VR telecommuting is farfetched, it would definitely be possible but no one would use it outside of small tech companies. We will be making good progress on direct brain<->computer interfaces but they will not be mainstream yet. Using them will require training, and the limited functionality they provide will make that training unattractive to anyone other than technophiles or people with disabilities. There are some who are interested in testing them in children, but this is... unpopular.

Sensory augmentation will be entering the public consciousness. Devices like cochlear implants will have reached parity with our natural senses, some people will be getting elective implants.

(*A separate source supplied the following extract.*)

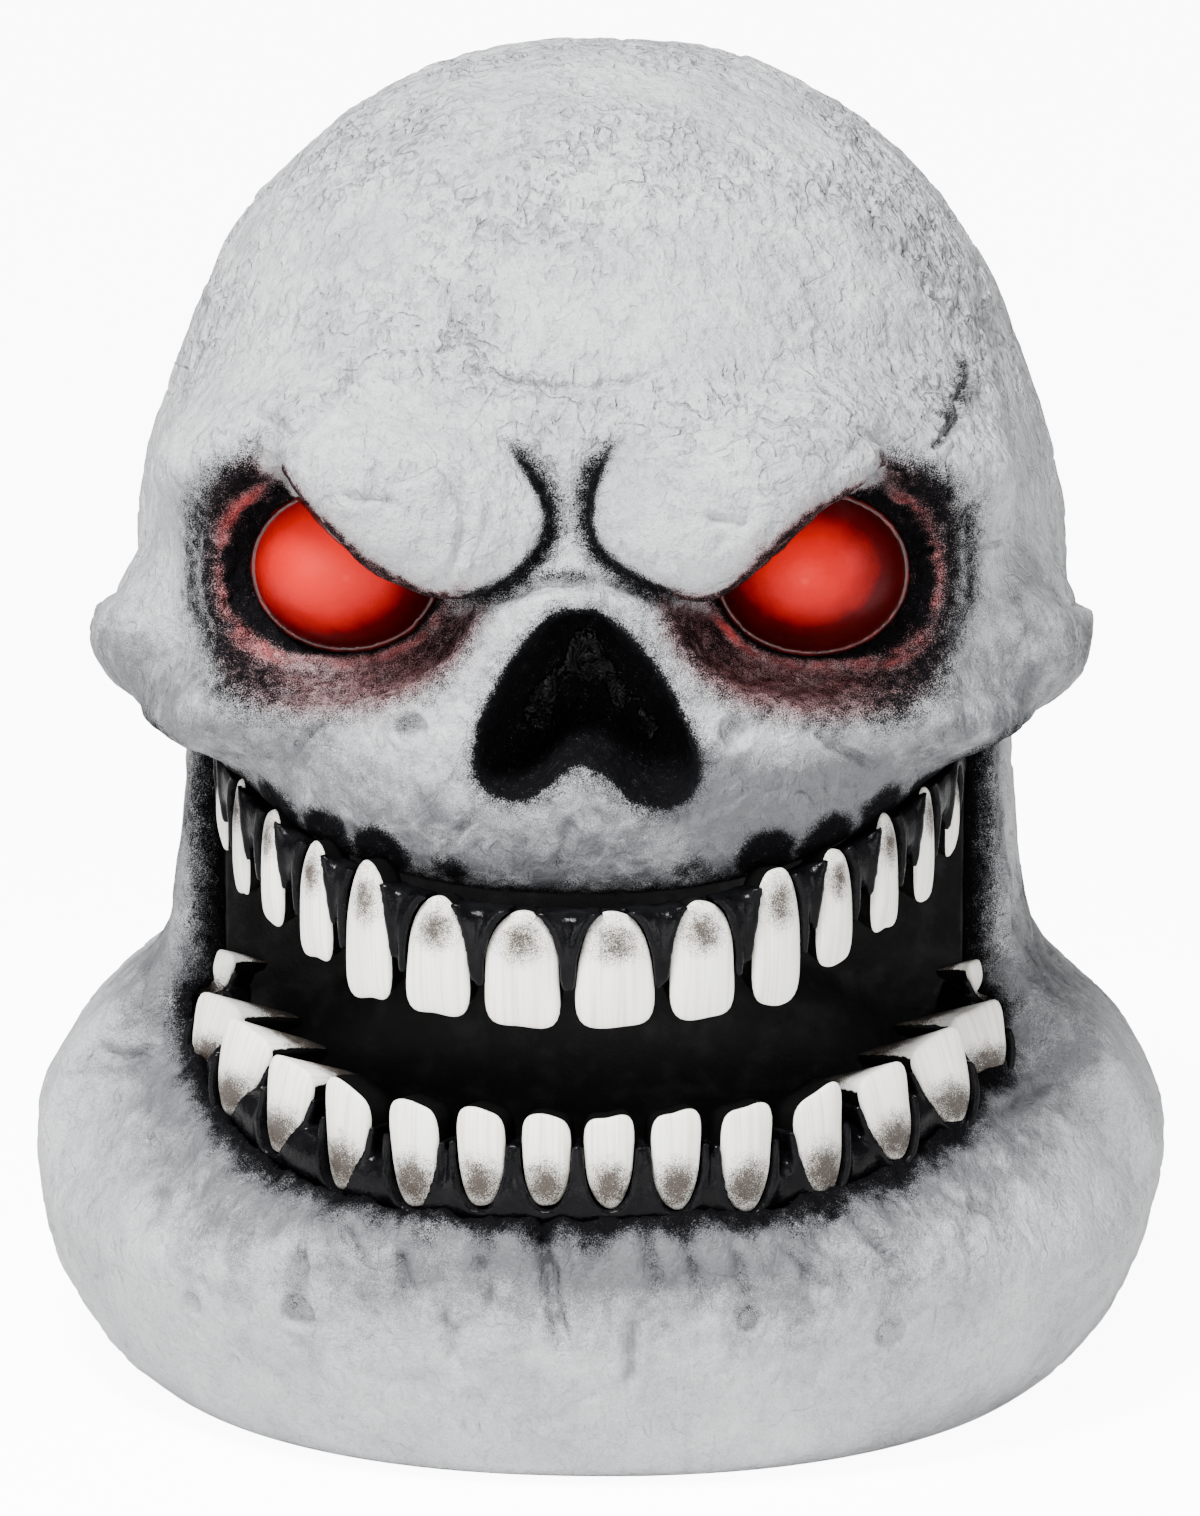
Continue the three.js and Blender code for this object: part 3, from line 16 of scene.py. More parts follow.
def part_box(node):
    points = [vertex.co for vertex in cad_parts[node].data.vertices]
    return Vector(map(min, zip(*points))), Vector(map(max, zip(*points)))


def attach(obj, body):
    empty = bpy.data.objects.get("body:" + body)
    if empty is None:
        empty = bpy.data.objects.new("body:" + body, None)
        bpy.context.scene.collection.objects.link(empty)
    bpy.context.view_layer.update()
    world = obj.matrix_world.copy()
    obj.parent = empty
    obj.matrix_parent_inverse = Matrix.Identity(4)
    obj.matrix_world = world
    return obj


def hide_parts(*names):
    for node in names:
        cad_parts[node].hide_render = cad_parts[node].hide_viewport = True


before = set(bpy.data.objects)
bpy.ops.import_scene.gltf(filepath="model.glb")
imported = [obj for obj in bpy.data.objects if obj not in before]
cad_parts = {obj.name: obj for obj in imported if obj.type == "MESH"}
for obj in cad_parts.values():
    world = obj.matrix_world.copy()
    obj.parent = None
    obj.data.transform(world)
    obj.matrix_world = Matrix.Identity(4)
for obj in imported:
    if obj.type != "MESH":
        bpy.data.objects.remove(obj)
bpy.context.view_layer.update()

MM = 0.001
SIDES = (("left", -1), ("right", 1))

# Camera: where the picture is taken from, and how its pixels map onto the object.
PICTURE = (1200, 1516)
CAMERA_DISTANCE = 2000.0
CAMERA_TARGET = np.array([0.0, 0.0, 227.0])
CAMERA_YAW = math.radians(3)
CAMERA_PITCH = math.radians(10)
CAMERA_LENS = 124.1
CAMERA_FOCUS = 5225.0
MM_PER_PIXEL = CAMERA_DISTANCE / CAMERA_FOCUS

BACKWARD = np.array([
    math.sin(CAMERA_YAW) * math.cos(CAMERA_PITCH),
    -math.cos(CAMERA_YAW) * math.cos(CAMERA_PITCH),
    math.sin(CAMERA_PITCH),
])
RIGHTWARD = np.array([math.cos(CAMERA_YAW), math.sin(CAMERA_YAW), 0.0])
UPWARD = np.cross(RIGHTWARD, -BACKWARD)
EYE = CAMERA_TARGET + CAMERA_DISTANCE * BACKWARD

# Head and lower body, as in the solids.
CRANIUM = np.array([166.0, 182.0, 179.0])
CRANIUM_CENTRE = np.array([0.0, 6.0, 321.0])
GUM_LINE, GUM_LINE_RISE = 210.0, 38.0
RIM, RIM_RISE = 104.0, 42.0
UPPER_ARCH = (137.0, 149.0, -60.0)
LOWER_ARCH = (150.0, 185.0, -20.0)
JAW = (216.0, 214.0, 285.0)
SEAM_Y = 12.74
GAP = 0.3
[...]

I shudder to think what would happen if an unregulated crypto-currency became the de-facto currency of a country or several countries. The sci-fi fan in me thinks it would be cool, the scientists in me wants to see what would happen, but the realist in me thinks that the results would probably be really unstable economies that would hurt the participants.

Countries that are traditionally thought of as "3rd world" will continue to improve, and the world as a whole will continue to grow more peaceful. The US will continue to lose its superpower status.

3D printers will exist and be adopted beyond makers and techies. Most people will use them to make key fobs and whacky utensils for parties since they don't know how to do their own 3D modeling. Some companies permit their customers to print replacement components, others attempt to remove 3D models of their parts from the internet. Food printers are a possibility, but there will not be much use outside of confections. The medical and industrial use of 3D printers will be somewhat common, and increasing.

Artificial meat will receive serious consideration for use in the fast food industry; whether it takes off or not is a matter of politics, not technology.

The US's energy infrastructure will limp along for the foreseeable future. Coal power will slowly lose out to natural gas. Solar panels will continue to become more economically attractive. Batteries become better as well, leading to more and more houses to go completely "off the grid." (There may be some interest in wiring such houses for DC power only.)

Global warming will not have been addressed in any meaningful manner. There are some buds of interest in geo-engineering as way to avoid the consequences.

There will have been no "miracle cure" discoveries for diseases like cancer, Alzheimer's, or diabetes. Significant progress will have been made on prevention, but the treatment options will only be slightly better.

People will not be afraid of AI, they will like that they no longer have to wait to speak to a support person. AI will not be delivered as such, it will come in bits and pieces; by the time people realize we are leaving too many tasks up to computers, they will be too comfortable to want to change back. Some examples of the "bits and pieces" we are likely to get:

Medical judgments. Doctors and pharmacists will still be busy, but they increasingly leave diagnosis and treatment decisions up to their computers.

Literature review. Researchers use computer analysis to identify gaps or inconsistencies in the scientific literature without having to read or understand the literature themselves. The computer can even suggest what procedures and statistical analysis would be best to use. Lawyers can also discuss their case with a computer and have the computer provide relevant laws and precedents.


That seems extremely conservative. Many people are predicting the singularity around the 2040's. Even current AI is starting to revolutionize the world and allow for robotics and automation almost everywhere. Many of the technologies you mention already exist, it's just a matter of how quickly they will be adopted (which is happening faster than ever http://cdn.theatlantic.com/static/mt/assets/business/technol...)


It's smart to be conservative, in my opinion. Although technology is developing at an ever faster pace many people still overestimate what will be done within decades. There are surprisingly few accurate predictions from 30 years ago and most of them then thought we'd be a lot further than we are.